▶ _DATA PROVIDED_
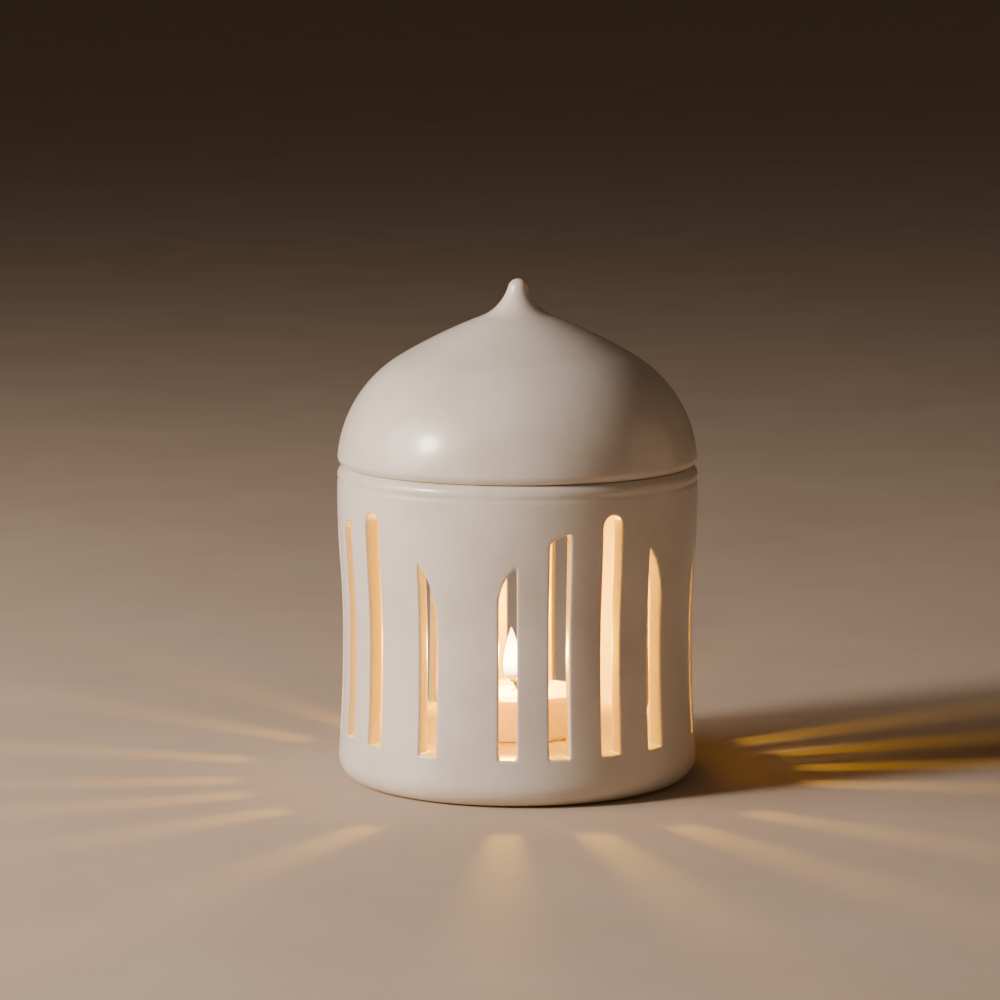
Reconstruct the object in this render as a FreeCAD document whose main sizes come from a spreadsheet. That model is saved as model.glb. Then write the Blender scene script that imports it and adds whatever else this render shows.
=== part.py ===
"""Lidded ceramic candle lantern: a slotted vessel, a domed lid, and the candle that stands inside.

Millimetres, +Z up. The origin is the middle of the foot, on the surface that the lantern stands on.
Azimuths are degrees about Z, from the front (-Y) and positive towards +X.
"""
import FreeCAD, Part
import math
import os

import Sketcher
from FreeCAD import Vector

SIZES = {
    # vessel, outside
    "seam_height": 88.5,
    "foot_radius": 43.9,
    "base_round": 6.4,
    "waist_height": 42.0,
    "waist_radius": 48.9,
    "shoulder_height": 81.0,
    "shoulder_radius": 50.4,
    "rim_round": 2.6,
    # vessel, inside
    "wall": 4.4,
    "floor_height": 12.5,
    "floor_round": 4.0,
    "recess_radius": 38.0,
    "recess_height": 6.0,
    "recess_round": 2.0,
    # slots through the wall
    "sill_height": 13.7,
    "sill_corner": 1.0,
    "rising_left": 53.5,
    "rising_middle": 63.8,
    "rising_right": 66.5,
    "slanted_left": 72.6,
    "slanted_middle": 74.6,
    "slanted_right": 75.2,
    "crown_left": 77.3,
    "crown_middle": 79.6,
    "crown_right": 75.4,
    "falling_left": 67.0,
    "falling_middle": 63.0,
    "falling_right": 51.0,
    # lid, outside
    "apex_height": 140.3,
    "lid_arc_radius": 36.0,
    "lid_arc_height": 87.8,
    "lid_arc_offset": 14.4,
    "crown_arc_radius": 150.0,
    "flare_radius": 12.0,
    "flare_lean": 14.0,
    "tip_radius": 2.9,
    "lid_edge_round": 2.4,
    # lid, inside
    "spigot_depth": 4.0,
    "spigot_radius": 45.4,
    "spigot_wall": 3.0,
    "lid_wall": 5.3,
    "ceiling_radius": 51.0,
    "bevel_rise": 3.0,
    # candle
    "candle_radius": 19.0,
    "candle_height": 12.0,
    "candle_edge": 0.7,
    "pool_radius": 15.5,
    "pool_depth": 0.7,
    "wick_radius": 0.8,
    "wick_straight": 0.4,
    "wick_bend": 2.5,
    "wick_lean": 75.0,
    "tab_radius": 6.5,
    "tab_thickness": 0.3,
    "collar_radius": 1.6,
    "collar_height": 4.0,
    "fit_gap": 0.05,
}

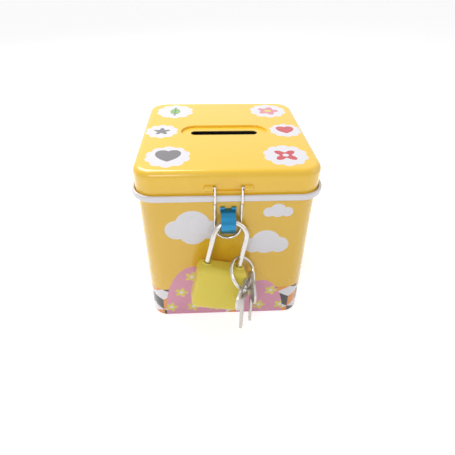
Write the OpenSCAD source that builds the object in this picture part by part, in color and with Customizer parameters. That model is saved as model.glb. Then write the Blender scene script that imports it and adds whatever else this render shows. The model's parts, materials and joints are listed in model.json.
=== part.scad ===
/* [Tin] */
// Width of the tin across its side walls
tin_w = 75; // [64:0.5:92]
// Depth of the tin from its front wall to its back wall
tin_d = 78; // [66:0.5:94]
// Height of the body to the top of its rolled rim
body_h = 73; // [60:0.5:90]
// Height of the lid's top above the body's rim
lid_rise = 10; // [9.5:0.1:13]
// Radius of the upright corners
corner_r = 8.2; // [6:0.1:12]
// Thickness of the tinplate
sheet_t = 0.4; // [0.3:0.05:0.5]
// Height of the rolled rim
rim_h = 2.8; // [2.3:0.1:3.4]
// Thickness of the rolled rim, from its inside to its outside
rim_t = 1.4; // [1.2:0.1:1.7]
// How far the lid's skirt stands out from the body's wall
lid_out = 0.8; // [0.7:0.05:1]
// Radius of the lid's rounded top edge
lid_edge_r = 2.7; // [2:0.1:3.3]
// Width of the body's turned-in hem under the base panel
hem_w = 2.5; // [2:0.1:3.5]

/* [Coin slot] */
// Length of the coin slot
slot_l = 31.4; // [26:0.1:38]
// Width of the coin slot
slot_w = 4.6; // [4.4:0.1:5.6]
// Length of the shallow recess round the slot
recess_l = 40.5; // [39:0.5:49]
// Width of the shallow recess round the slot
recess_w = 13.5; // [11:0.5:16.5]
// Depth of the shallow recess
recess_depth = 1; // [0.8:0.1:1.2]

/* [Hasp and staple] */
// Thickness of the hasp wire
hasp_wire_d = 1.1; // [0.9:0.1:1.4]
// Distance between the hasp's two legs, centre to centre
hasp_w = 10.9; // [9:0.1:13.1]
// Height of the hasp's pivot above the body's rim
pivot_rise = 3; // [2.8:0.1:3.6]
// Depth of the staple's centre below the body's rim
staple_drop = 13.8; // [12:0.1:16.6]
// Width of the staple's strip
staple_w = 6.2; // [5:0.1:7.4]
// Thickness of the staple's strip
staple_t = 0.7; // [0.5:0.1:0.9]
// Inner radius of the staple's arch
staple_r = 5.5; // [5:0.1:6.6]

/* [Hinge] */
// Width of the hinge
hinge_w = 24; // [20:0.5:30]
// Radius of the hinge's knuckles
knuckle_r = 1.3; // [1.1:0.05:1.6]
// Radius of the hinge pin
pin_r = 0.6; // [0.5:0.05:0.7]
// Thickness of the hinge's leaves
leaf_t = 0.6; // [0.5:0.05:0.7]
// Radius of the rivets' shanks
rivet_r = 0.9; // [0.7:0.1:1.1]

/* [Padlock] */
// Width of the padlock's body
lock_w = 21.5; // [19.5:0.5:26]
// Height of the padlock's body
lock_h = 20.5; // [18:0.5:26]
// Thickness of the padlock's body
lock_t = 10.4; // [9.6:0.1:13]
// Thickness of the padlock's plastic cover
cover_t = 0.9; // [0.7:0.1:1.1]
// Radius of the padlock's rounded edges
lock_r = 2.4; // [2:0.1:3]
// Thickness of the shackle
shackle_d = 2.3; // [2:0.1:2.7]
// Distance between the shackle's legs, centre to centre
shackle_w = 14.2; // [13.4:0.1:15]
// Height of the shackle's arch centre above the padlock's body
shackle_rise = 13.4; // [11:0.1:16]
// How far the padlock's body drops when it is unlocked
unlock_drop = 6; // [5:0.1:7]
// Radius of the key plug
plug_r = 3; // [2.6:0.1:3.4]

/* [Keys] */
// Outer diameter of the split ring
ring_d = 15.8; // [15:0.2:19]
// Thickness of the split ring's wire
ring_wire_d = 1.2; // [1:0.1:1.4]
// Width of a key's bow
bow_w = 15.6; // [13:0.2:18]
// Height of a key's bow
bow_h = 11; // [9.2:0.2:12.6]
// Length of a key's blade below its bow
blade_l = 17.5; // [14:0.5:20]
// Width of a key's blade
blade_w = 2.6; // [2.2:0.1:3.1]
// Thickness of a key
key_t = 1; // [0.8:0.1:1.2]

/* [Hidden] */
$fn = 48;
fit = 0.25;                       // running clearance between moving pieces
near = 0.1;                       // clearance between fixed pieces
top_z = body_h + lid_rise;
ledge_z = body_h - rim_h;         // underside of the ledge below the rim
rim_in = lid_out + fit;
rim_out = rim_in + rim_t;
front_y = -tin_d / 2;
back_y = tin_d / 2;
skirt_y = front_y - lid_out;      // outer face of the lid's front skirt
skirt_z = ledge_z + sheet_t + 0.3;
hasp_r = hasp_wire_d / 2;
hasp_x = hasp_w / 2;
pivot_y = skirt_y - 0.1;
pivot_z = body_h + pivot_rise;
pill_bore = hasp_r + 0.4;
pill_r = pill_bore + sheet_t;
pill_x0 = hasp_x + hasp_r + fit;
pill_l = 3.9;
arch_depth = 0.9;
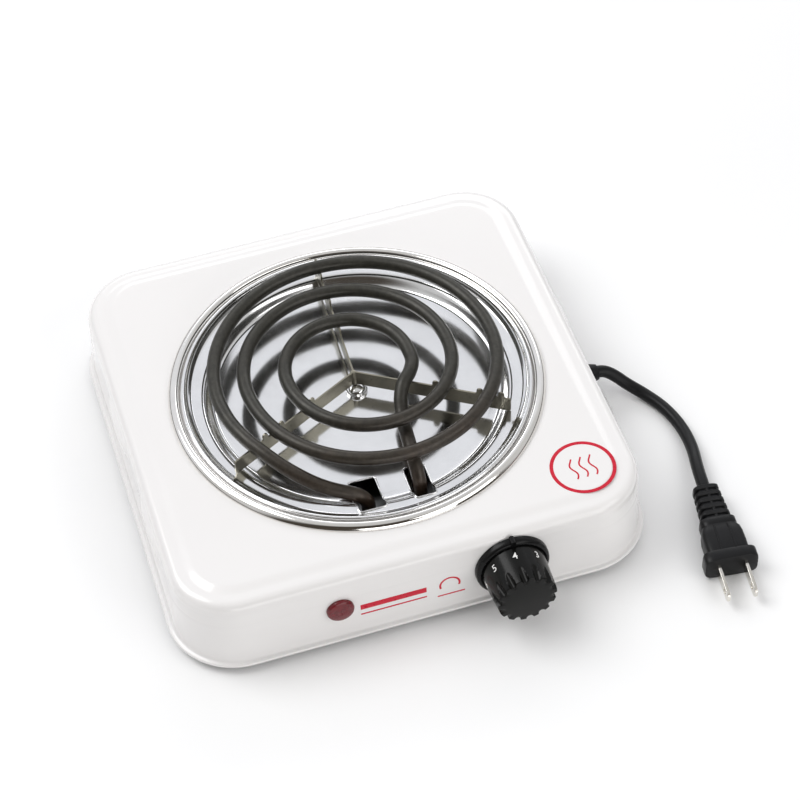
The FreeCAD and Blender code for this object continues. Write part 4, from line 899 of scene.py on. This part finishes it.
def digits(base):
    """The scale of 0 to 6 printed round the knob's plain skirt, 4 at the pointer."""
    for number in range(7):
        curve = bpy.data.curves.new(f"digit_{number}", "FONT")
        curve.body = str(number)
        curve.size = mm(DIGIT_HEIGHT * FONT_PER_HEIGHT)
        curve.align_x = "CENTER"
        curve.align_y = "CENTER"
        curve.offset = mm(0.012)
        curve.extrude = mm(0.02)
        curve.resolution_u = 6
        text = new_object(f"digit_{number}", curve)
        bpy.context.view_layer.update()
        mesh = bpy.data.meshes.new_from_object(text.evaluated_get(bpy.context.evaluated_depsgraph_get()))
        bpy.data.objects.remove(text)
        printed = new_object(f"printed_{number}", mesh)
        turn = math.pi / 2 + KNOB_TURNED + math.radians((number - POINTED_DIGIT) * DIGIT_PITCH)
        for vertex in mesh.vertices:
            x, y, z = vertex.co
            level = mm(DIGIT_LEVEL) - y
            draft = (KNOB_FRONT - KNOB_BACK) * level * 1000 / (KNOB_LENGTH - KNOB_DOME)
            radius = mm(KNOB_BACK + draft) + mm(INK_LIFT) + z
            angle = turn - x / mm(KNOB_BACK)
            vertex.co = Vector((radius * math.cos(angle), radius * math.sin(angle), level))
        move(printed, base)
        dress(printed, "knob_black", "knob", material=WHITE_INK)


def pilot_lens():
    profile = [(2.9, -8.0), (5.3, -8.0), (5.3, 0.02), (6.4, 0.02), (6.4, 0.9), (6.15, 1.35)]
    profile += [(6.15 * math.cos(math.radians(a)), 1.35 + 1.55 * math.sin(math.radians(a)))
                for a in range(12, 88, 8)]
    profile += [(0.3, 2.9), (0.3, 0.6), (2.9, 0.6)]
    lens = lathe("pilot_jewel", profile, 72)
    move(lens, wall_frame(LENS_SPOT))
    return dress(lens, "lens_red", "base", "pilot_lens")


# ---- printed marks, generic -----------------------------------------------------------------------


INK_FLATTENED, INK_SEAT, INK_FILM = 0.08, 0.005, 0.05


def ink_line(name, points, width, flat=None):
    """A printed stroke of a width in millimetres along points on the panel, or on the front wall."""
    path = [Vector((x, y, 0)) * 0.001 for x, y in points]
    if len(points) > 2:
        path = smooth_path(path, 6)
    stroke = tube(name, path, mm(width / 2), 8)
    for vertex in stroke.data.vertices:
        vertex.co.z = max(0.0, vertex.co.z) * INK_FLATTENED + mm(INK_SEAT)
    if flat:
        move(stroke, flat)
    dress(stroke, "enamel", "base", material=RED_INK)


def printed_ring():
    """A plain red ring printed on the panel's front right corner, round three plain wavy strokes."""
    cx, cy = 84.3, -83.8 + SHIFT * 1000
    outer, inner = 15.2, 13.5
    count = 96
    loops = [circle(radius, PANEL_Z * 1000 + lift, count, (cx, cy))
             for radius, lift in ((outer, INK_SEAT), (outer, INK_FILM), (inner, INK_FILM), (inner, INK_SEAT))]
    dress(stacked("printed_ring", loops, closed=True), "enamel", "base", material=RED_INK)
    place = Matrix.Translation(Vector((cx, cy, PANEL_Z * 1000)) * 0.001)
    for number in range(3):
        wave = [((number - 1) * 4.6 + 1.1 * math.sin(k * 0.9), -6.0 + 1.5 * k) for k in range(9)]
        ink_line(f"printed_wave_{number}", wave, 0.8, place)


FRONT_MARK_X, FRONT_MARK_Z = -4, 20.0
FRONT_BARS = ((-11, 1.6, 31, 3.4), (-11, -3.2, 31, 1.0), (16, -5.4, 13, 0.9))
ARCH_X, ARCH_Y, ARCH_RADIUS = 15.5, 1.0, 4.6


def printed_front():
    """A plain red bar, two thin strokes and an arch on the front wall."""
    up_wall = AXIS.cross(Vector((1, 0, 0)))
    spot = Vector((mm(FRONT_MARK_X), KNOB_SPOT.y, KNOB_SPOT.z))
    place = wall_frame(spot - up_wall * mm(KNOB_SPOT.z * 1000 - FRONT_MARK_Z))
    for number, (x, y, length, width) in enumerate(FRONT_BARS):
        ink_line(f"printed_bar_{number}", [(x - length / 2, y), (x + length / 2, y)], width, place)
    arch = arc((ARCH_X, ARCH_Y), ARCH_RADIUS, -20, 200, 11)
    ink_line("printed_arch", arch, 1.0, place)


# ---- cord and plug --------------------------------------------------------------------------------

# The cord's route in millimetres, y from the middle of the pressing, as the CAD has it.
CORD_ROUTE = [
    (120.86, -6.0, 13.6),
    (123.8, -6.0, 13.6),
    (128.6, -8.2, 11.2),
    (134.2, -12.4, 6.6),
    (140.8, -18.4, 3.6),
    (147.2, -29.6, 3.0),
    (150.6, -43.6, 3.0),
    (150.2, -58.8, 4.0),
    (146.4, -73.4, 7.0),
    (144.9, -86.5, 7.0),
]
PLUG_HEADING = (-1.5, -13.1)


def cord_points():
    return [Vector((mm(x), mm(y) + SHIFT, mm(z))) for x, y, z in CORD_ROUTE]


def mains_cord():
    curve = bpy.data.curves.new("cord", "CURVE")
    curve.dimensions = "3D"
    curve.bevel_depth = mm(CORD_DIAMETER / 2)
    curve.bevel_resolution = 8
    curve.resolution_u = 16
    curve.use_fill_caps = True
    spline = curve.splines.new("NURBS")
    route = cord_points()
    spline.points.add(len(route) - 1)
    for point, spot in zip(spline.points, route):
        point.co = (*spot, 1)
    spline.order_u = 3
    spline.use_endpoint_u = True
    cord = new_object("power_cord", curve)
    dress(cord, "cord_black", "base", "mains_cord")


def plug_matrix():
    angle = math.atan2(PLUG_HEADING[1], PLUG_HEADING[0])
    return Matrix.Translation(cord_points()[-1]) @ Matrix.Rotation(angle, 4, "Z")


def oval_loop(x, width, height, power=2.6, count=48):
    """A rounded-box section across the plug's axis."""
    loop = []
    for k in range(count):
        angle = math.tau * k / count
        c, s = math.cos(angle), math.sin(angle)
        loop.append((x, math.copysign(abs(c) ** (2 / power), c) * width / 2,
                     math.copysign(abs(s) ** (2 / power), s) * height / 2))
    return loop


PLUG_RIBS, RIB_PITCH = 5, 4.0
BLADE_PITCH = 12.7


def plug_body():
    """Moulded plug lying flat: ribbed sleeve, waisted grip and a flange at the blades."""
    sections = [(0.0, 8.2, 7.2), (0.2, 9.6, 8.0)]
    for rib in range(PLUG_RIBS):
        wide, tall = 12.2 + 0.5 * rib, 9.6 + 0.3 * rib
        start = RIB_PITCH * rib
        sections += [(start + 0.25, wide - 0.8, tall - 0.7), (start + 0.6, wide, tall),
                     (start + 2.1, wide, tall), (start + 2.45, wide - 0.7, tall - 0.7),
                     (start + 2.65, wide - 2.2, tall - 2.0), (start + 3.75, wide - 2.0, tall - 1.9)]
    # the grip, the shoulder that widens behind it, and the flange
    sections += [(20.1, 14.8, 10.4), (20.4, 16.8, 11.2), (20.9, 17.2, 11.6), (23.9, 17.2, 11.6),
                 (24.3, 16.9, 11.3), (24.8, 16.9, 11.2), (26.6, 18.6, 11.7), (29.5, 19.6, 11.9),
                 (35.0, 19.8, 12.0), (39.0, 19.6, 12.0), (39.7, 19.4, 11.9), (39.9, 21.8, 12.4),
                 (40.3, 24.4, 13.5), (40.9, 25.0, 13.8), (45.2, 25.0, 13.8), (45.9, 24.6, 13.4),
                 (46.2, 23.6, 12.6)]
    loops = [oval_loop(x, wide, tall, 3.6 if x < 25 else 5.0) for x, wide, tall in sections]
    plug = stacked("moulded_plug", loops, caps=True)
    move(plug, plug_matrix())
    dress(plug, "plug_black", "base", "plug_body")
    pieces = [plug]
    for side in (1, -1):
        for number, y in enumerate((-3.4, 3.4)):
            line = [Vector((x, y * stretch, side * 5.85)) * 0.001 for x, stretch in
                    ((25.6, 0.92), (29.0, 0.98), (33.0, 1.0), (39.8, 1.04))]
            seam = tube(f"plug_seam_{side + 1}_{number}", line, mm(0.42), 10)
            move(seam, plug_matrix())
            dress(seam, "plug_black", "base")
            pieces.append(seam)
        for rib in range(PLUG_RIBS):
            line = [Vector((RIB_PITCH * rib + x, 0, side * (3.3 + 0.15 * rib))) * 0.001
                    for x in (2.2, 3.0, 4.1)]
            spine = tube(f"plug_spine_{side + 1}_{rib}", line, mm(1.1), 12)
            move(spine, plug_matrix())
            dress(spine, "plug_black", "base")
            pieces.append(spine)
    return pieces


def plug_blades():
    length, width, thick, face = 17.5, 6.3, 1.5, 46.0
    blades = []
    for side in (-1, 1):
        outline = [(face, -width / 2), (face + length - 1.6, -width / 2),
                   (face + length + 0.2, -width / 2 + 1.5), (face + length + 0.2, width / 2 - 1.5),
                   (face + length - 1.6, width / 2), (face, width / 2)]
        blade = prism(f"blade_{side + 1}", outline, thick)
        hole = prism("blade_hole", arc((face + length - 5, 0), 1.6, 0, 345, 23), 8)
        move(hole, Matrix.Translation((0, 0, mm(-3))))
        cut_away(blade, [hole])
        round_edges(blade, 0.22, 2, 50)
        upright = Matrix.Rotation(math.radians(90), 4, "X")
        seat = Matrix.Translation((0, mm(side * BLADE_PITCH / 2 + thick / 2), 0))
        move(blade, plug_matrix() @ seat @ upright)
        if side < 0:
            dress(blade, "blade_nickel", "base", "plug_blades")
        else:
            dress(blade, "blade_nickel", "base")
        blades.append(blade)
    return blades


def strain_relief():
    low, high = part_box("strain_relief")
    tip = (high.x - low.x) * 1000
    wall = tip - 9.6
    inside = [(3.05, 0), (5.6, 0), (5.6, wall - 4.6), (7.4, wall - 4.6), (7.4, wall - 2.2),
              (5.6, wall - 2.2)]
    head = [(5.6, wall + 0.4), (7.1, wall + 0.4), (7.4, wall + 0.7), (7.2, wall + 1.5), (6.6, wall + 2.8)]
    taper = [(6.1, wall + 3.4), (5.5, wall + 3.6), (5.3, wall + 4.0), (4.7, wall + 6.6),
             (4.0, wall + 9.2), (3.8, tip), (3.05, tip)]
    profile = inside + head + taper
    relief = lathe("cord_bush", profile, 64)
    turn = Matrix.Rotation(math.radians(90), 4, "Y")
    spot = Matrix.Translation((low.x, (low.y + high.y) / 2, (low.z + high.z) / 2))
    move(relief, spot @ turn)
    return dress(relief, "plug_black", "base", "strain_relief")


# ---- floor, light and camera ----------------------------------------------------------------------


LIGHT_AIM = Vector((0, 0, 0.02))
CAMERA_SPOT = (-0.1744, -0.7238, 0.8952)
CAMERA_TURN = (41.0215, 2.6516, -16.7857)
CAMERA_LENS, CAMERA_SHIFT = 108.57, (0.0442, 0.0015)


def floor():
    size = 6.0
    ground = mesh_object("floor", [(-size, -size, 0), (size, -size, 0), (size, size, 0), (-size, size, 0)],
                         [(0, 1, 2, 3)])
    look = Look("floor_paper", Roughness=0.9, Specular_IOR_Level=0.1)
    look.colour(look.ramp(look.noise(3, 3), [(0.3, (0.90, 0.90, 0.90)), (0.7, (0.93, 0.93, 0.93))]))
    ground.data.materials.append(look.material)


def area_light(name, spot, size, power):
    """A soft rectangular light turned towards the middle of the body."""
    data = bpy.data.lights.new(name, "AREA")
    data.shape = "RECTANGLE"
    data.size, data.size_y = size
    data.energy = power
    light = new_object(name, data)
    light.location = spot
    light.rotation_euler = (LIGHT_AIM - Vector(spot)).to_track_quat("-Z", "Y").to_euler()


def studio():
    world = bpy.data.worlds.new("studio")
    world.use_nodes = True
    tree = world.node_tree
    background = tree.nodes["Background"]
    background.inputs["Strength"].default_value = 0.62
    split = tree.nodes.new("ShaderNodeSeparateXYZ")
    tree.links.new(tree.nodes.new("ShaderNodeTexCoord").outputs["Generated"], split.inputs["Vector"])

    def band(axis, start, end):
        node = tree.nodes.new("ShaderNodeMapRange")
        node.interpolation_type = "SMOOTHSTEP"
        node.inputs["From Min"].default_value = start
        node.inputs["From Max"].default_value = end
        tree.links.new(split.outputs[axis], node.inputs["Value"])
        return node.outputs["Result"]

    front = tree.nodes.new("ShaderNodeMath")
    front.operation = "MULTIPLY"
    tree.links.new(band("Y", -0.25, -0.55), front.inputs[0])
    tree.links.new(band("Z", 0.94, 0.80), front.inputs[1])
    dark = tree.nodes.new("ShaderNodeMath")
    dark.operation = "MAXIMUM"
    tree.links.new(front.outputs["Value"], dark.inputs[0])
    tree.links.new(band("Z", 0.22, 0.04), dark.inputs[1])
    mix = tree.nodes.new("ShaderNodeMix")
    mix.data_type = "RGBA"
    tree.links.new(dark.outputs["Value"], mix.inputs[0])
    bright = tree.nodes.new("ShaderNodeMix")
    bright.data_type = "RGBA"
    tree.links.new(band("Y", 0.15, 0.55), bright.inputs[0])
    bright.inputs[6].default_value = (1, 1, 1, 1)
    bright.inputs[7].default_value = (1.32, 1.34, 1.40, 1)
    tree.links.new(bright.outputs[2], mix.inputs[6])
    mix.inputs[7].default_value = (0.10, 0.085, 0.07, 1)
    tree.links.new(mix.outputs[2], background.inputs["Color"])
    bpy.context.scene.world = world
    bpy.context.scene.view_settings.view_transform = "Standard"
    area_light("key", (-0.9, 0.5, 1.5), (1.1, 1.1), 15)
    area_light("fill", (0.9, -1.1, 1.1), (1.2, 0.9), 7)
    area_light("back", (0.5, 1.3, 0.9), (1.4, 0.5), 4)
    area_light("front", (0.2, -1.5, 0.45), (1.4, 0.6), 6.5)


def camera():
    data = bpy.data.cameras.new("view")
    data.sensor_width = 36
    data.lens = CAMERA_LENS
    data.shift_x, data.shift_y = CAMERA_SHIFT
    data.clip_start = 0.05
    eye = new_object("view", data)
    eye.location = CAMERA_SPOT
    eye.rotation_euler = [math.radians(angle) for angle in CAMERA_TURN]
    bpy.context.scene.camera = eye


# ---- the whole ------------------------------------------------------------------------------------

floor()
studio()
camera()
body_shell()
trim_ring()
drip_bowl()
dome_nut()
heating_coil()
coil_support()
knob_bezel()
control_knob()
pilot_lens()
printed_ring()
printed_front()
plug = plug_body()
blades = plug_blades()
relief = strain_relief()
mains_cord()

▶ _PROBLEM TO WORK ON_
Using the entries above, return exactly the lines from the line with "Write the OpenSCAD" to the line with "hem_w = 2.5; // [2:0.1:3.5]", counting both of those lines.

▶ _ANSWER FOR THIS EXERCISE_
Write the OpenSCAD source that builds the object in this picture part by part, in color and with Customizer parameters. That model is saved as model.glb. Then write the Blender scene script that imports it and adds whatever else this render shows. The model's parts, materials and joints are listed in model.json.
=== part.scad ===
/* [Tin] */
// Width of the tin across its side walls
tin_w = 75; // [64:0.5:92]
// Depth of the tin from its front wall to its back wall
tin_d = 78; // [66:0.5:94]
// Height of the body to the top of its rolled rim
body_h = 73; // [60:0.5:90]
// Height of the lid's top above the body's rim
lid_rise = 10; // [9.5:0.1:13]
// Radius of the upright corners
corner_r = 8.2; // [6:0.1:12]
// Thickness of the tinplate
sheet_t = 0.4; // [0.3:0.05:0.5]
// Height of the rolled rim
rim_h = 2.8; // [2.3:0.1:3.4]
// Thickness of the rolled rim, from its inside to its outside
rim_t = 1.4; // [1.2:0.1:1.7]
// How far the lid's skirt stands out from the body's wall
lid_out = 0.8; // [0.7:0.05:1]
// Radius of the lid's rounded top edge
lid_edge_r = 2.7; // [2:0.1:3.3]
// Width of the body's turned-in hem under the base panel
hem_w = 2.5; // [2:0.1:3.5]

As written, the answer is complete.